→ Instructions for the task:
Reproduce, exactly and in full, only the lines below from the one containing "obj.parent = rigid_bodies[body]" through the one containing "joint for joint".

→ Extracted data:
────

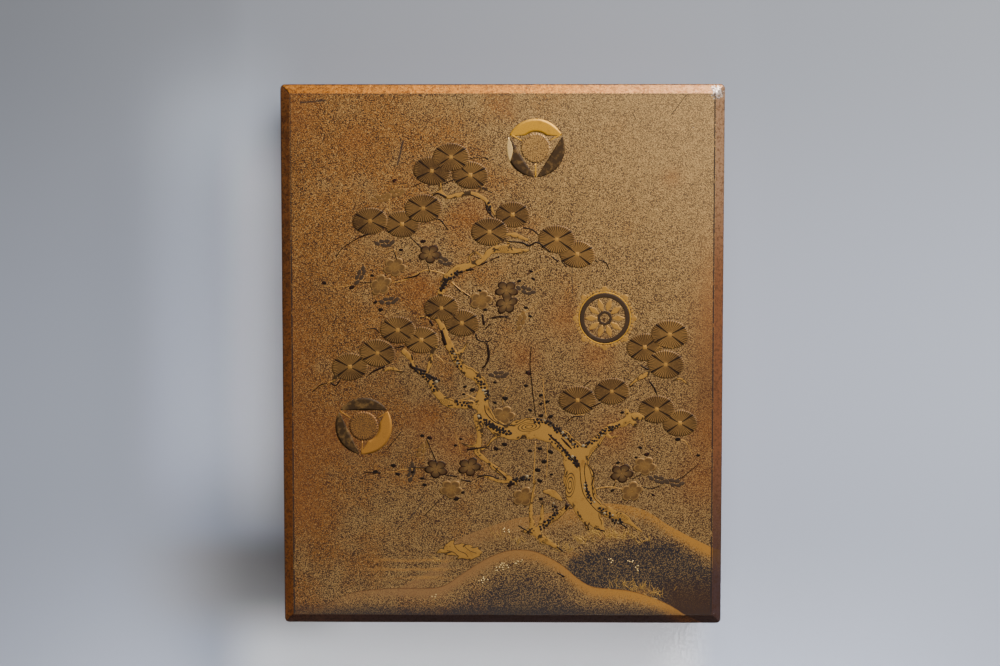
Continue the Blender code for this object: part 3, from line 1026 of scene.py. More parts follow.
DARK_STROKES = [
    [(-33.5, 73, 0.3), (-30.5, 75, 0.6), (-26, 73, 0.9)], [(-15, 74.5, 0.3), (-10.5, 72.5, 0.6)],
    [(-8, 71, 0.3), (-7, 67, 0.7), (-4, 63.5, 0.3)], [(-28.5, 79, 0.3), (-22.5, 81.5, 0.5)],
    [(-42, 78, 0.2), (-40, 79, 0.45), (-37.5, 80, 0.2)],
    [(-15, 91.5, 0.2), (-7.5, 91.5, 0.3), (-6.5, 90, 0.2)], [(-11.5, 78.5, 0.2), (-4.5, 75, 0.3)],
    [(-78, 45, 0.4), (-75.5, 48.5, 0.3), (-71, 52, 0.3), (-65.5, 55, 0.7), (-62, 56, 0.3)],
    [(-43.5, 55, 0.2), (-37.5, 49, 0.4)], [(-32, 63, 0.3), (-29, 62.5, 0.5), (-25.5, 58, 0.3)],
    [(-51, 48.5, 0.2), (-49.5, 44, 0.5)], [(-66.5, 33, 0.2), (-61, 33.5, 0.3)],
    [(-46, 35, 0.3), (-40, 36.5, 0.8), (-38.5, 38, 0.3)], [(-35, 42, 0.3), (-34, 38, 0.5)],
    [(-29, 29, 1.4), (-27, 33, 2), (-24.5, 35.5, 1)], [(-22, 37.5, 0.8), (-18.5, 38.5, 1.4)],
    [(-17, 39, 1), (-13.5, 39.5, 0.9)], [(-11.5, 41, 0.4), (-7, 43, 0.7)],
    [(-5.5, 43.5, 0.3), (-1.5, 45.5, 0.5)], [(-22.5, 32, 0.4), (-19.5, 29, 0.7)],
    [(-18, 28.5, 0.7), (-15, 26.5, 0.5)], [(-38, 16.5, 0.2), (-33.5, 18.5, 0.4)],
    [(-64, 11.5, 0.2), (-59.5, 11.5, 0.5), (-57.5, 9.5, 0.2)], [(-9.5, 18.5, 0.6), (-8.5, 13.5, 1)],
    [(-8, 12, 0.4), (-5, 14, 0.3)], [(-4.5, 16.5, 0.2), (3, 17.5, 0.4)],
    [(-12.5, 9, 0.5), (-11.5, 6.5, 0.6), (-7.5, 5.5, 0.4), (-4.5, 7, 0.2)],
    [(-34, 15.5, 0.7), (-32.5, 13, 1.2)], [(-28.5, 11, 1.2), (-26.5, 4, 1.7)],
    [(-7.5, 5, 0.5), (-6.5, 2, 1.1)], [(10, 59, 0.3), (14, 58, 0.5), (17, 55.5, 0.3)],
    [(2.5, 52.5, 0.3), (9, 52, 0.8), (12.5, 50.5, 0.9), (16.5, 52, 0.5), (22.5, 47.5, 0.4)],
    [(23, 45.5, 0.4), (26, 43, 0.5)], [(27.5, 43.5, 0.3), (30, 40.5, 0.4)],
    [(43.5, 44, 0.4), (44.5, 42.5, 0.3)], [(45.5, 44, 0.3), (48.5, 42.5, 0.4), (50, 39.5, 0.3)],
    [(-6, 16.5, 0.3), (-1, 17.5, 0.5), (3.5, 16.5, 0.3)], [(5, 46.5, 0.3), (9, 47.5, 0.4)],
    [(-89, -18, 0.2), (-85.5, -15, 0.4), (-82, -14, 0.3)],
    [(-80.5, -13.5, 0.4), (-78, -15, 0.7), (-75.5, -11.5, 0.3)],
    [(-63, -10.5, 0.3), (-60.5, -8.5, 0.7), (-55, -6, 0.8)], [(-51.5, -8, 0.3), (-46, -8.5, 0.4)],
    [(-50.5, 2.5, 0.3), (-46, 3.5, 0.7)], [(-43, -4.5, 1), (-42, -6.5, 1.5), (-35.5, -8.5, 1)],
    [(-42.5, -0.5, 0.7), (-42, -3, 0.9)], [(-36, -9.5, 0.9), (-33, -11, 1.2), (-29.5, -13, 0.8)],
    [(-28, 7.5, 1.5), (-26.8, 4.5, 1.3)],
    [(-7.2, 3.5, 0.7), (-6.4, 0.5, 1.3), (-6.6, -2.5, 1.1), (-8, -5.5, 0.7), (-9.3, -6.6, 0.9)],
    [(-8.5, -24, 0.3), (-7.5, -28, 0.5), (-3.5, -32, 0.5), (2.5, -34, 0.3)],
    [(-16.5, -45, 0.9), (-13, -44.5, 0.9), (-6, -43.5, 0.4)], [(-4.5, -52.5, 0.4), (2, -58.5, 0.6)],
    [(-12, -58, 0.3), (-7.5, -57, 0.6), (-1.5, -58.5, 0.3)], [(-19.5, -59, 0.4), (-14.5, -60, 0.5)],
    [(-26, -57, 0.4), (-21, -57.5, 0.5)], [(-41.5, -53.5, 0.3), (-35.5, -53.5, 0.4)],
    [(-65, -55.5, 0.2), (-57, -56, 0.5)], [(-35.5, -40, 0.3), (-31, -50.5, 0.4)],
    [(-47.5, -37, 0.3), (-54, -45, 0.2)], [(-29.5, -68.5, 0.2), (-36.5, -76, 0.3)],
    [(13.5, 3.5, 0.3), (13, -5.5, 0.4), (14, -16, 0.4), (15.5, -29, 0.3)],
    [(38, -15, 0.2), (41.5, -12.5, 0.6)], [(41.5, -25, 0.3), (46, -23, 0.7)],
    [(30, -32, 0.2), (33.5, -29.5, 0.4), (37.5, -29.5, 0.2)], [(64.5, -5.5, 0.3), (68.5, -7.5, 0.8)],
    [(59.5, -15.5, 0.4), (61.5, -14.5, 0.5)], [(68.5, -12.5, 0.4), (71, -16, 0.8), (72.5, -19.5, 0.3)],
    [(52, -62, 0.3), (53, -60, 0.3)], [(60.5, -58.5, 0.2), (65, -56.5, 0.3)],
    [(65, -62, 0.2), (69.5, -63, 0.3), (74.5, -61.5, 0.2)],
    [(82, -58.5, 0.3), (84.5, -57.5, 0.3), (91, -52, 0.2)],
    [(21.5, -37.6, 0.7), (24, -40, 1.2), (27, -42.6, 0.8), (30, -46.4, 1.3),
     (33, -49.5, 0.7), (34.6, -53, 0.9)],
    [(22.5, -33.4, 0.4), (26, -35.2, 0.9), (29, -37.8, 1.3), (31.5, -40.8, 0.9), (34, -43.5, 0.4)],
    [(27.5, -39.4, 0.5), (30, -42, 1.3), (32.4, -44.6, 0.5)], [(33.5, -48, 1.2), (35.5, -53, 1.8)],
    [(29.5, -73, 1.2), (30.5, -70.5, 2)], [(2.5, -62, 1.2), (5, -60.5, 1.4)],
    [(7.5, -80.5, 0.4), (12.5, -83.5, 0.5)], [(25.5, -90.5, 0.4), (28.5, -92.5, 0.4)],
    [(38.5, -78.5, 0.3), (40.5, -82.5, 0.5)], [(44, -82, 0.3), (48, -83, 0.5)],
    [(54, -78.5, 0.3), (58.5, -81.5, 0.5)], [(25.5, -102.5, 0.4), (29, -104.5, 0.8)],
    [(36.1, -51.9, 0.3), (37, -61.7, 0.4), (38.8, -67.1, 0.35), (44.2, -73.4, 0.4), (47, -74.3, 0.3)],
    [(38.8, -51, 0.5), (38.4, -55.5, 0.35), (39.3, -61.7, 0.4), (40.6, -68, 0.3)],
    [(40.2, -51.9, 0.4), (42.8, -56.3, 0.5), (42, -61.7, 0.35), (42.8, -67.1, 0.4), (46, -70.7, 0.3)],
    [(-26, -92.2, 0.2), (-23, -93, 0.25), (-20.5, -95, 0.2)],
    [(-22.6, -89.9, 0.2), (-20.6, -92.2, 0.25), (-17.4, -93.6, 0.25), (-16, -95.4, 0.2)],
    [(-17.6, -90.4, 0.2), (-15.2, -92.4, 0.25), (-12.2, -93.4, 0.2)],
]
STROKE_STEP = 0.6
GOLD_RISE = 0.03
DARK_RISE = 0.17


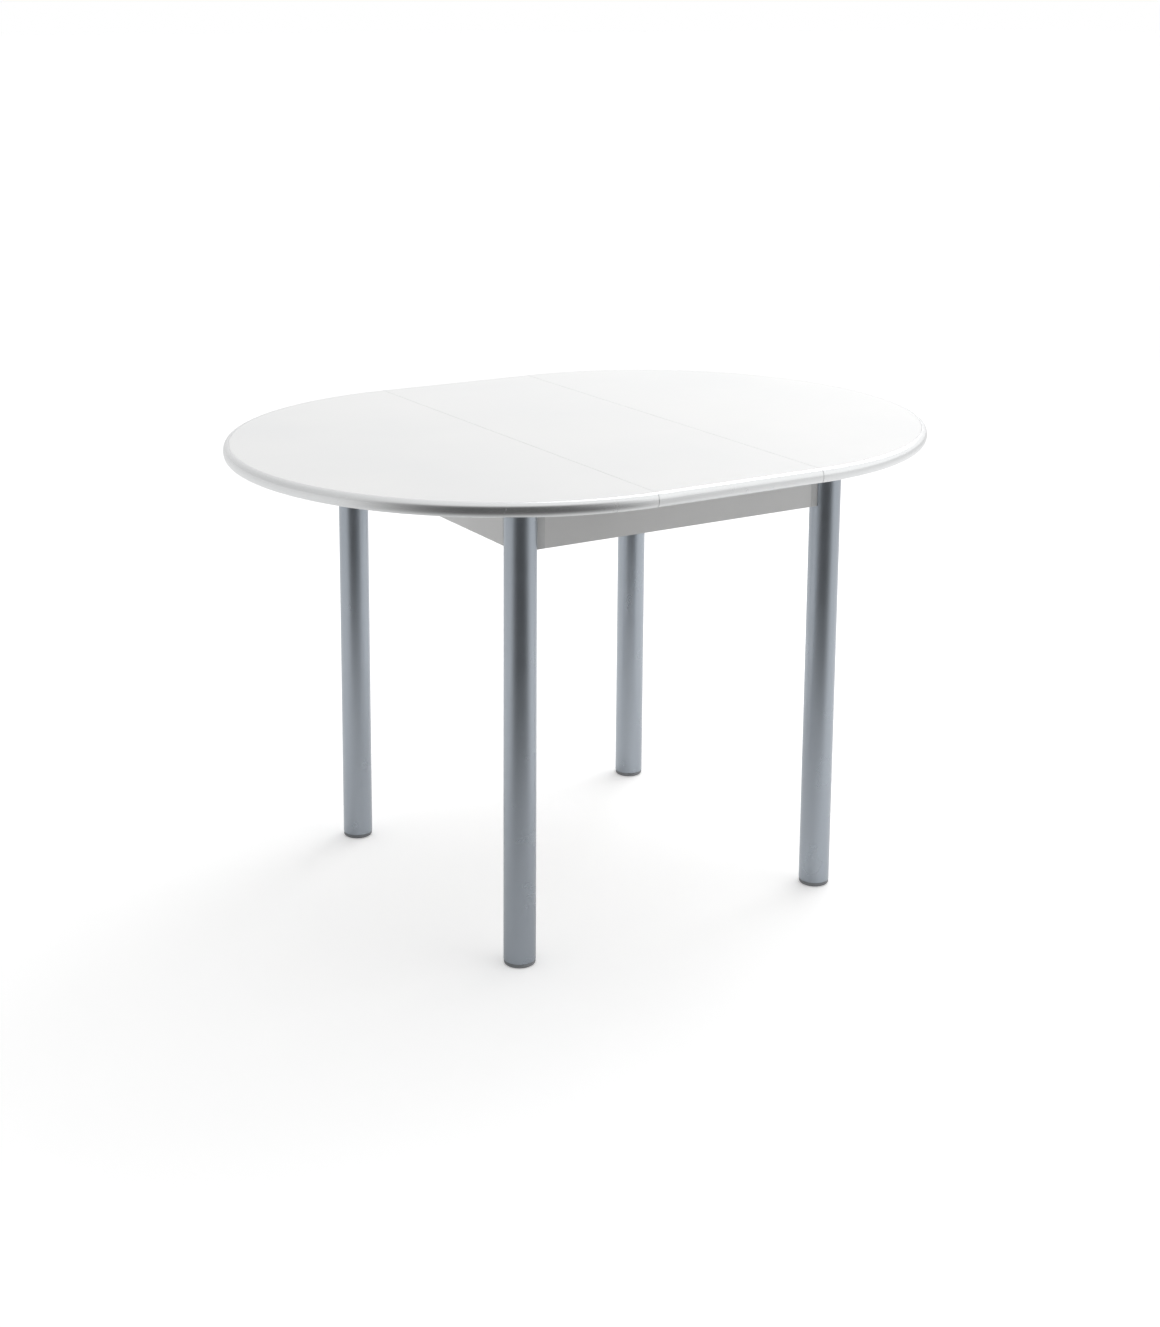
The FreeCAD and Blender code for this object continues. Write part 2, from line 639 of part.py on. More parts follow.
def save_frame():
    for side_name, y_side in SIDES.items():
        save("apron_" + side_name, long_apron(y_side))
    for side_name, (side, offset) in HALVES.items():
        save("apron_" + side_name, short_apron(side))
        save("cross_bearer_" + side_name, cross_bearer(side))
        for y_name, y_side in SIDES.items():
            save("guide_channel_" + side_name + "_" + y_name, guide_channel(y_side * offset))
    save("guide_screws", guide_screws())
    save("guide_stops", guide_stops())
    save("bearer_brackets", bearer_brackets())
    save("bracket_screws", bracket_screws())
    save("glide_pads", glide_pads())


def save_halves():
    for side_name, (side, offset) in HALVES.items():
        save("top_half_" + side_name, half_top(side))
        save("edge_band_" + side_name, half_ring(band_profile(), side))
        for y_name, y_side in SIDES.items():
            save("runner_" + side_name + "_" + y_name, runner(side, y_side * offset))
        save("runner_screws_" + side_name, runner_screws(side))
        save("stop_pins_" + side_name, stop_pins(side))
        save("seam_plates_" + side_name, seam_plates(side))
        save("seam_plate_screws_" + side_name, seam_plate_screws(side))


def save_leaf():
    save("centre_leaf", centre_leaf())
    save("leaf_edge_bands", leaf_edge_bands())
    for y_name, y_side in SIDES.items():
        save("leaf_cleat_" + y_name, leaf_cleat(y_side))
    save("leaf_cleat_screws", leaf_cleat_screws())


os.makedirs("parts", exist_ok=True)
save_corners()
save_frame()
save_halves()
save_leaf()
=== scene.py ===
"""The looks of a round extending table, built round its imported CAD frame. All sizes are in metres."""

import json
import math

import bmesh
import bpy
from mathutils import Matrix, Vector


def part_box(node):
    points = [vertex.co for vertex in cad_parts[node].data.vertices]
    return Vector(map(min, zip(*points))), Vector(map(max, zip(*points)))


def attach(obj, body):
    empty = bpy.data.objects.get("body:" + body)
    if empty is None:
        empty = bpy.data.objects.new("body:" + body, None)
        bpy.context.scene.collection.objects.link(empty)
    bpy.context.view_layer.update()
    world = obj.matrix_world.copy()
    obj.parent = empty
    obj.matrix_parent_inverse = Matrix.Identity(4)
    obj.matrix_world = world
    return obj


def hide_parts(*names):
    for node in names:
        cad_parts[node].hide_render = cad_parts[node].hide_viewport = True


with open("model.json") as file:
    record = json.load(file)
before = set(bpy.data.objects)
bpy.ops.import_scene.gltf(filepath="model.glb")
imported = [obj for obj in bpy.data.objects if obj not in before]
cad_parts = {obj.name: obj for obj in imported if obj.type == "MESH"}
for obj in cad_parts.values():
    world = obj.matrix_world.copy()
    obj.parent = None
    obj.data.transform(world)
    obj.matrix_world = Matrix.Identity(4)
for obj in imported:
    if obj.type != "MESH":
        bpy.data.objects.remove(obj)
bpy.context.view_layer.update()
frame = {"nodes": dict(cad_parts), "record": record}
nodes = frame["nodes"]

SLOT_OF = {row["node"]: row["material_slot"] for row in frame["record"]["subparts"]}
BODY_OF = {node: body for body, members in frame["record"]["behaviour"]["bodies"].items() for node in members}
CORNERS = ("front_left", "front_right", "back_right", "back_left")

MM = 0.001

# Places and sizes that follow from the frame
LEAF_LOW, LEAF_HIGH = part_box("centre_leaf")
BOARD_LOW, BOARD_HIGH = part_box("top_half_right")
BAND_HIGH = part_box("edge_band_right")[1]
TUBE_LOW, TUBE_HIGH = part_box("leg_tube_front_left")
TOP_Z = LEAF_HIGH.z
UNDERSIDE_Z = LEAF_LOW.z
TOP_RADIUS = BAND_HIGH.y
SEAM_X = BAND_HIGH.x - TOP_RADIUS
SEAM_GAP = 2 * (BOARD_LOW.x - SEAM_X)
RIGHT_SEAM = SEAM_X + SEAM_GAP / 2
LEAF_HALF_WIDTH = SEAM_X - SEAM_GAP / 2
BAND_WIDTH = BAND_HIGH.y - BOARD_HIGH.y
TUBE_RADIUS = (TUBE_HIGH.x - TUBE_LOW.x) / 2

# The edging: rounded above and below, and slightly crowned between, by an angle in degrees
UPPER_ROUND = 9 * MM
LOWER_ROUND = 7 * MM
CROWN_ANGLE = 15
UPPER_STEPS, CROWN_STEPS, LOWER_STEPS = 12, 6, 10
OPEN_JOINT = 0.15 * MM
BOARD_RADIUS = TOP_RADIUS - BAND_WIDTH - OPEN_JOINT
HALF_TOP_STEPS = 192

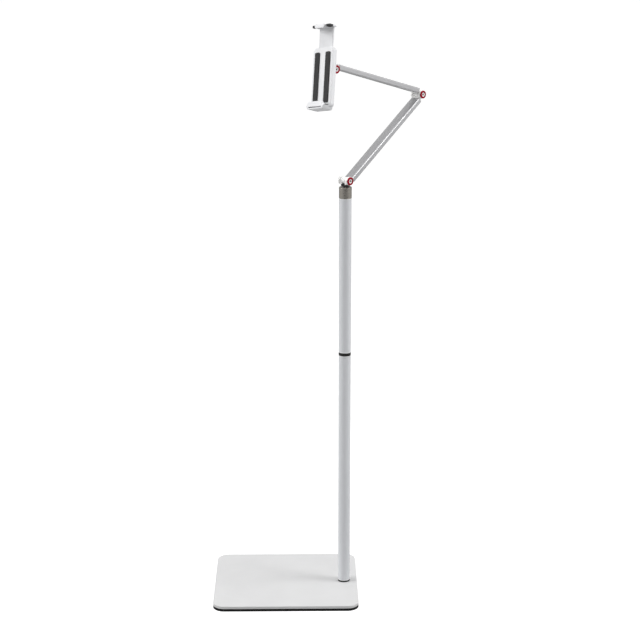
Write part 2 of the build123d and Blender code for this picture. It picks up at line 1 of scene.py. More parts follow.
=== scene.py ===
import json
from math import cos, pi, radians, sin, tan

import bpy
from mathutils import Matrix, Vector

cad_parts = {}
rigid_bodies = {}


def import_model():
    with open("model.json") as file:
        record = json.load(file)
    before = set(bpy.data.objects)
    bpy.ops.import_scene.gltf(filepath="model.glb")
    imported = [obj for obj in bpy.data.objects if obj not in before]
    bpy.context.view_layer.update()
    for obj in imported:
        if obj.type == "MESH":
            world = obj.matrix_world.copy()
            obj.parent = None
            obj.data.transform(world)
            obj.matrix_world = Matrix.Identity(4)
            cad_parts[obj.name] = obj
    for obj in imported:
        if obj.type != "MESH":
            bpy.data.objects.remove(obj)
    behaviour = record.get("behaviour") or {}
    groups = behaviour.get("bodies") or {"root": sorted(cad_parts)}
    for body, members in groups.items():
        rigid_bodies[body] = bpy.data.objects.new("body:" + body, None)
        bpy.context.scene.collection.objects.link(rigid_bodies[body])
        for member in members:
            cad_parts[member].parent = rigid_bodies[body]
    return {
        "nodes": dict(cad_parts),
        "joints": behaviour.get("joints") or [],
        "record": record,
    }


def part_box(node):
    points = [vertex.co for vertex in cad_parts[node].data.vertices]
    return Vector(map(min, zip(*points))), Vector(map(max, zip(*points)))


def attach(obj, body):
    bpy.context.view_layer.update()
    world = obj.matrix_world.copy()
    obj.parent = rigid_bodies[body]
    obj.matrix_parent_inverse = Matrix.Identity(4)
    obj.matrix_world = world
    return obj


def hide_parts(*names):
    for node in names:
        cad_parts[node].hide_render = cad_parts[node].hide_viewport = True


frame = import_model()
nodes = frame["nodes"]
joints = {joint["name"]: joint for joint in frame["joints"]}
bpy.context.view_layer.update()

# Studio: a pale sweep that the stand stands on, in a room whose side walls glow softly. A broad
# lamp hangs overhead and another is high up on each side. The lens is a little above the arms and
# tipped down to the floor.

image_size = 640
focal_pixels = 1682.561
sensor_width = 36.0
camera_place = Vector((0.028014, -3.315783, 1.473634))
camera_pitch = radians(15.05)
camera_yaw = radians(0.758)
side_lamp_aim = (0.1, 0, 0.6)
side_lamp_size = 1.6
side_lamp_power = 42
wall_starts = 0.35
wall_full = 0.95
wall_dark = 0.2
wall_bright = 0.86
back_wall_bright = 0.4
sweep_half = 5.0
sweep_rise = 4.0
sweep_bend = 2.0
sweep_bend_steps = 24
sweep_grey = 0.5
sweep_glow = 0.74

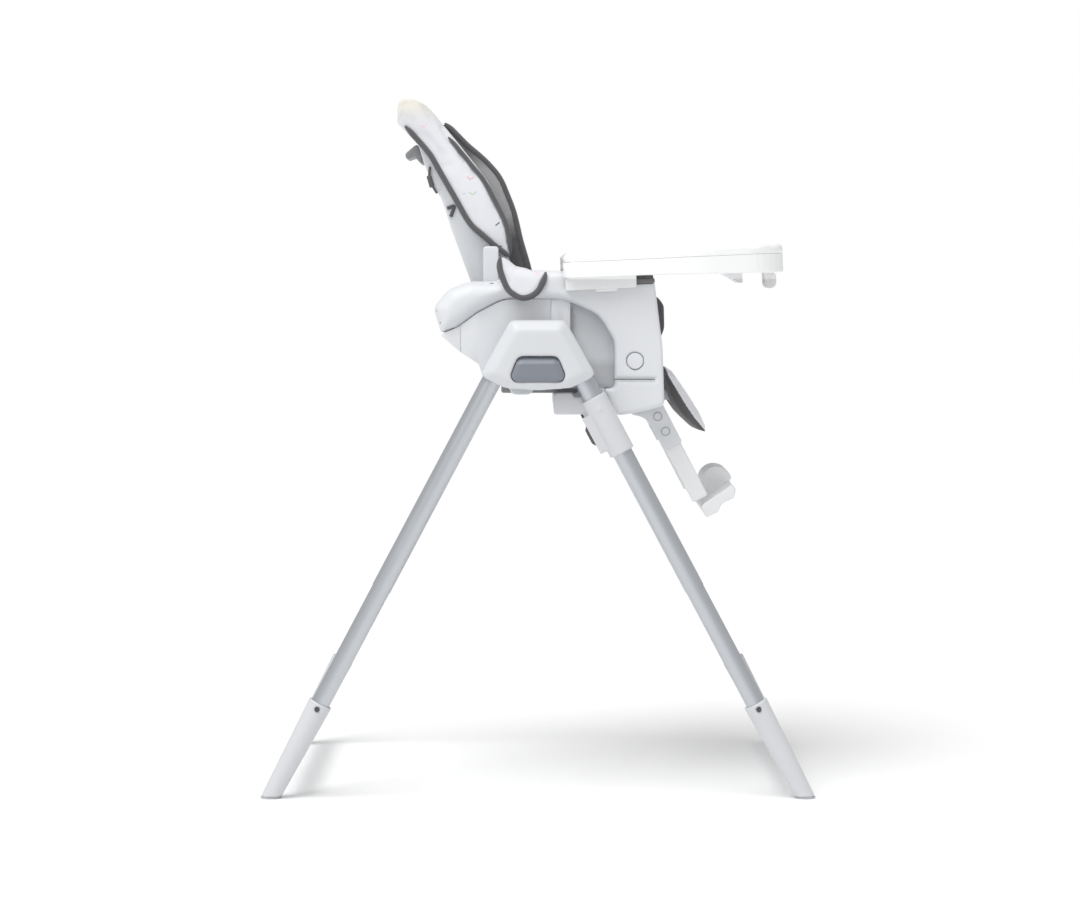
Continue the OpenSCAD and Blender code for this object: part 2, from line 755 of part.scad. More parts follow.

────

→ Result:
    obj.parent = rigid_bodies[body]
    obj.matrix_parent_inverse = Matrix.Identity(4)
    obj.matrix_world = world
    return obj


def hide_parts(*names):
    for node in names:
        cad_parts[node].hide_render = cad_parts[node].hide_viewport = True


frame = import_model()
nodes = frame["nodes"]
joints = {joint["name"]: joint for joint in frame["joints"]}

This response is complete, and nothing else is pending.